Assoluzioni Marino-Cota, Legnini (Csm) fa autocritica
“Mi auguro solo che queste assoluzioni, e anche altre del passato, aiutino a produrre una vera e propria svolta culturale, prim’ancora che normativa”. Giovanni Legnini, vicepresidente del Csm dal 10 settembre 2014, affida a Repubblica parole di autocritica rispetto al ruolo della magistratura nel sistema processuale italiano con riferimento alle recenti assoluzioni dell’ex Sindaco di Roma, Ignazio Marino, e dell’ex Presidente della Regione Piemonte, Roberto Cota. “Quando c’è un’assoluzione non necessariamente il pm ha sbagliato – premette Legnini –. Ritengo solo che i pm dovrebbero effettuare di più e meglio, già in fase di conclusione delle indagini, un giudizio prognostico più rigoroso sull’esito del procedimento”. Ovvero? “Porsi il problema dell’effettiva sostenibilità delle accuse in dibattimento. Esiste ad esempio una precisa disposizione di legge nel quale è scritto che il pm deve svolgere anche accertamenti su fatti e circostanze a favore della persona sottoposta alle indagini”. “Questo – continua il vicepresidente del Csm – costituisce un giusto corollario all’obbligatorietà dell’azione penale. Mi piacerebbe che ogni pm potesse dire a se stesso, innanzitutto, di aver sempre applicato questa norma del codice”. Che tradotto, significa: i magistrati dovrebbero avere più cautela nel valutare “la sostenibilità delle accuse” già nella fase delle indagini preliminari.

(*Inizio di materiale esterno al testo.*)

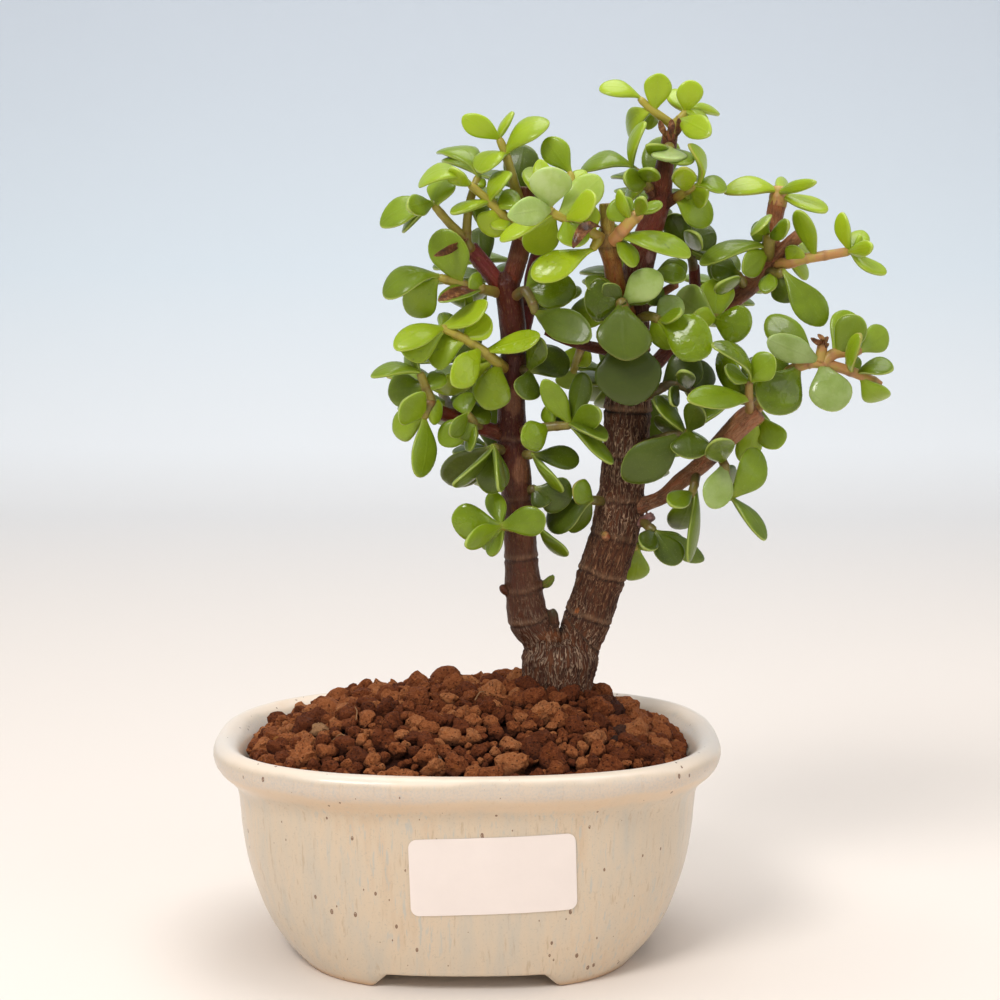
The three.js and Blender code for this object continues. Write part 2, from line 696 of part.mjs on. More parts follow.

Il vicepresidente del Csm si inserisce nella polemica innescata ieri dal Ministro della Giustizia, Andrea Orlando, che al Congresso Nazionale Forense ha invitato la politica a non utilizzare strumentalmente i processi “usati con indulgenza quando riguardano gli amici e con intransigenza se toccano ai nemici”.
Legnini: recuperare il principio di separazione dei poteri
Legnini comunque è dell’idea secondo cui le assoluzioni eccellenti degli ultimi giorni dimostrino come il sistema processuale italiano funzioni: “è giusto sottolineare l’aspetto positivo di queste vicende: c’è sempre un giudice che, nel contraddittorio delle parti, accerta la verità giudiziaria ed emana una sentenza di condanna o di assoluzione”. Poi, però invita politica e magistratura a recuperare quel principio “antichissimo ma sempre attuale” della separazione dei poteri. “In fondo basterebbe che ciascuno s’impegnasse a fondo per applicare alcuni principi cardine della nostra Carta –sottolinea Legnini –, obbligatorietà dell’azione penale certo, ma anche presunzione di innocenza, nonché obbligo di esercitare le funzioni pubbliche con disciplina e onore”.
La responsabilità di quello che Legnini chiama “cortocircuito politica-giustizia-informazione” però non va ricercato solo in alcune “anomalie ed eccessi nelle indagini” ma anche in una politica che si mostra “debole” quando utilizza le inchieste giudiziarie per regolare i propri conti interni invece di darsi “regole proprie” su “chi e quando” allontanare e in una stampa che rispetti maggiormente le “regole deontologiche” per non ricadere nello “scandalismo e nell’utilizzo strumentale e a fini politici di notizie o atti di indagine coperti da segreto”. Chissà se qualcuno lo ascolterà.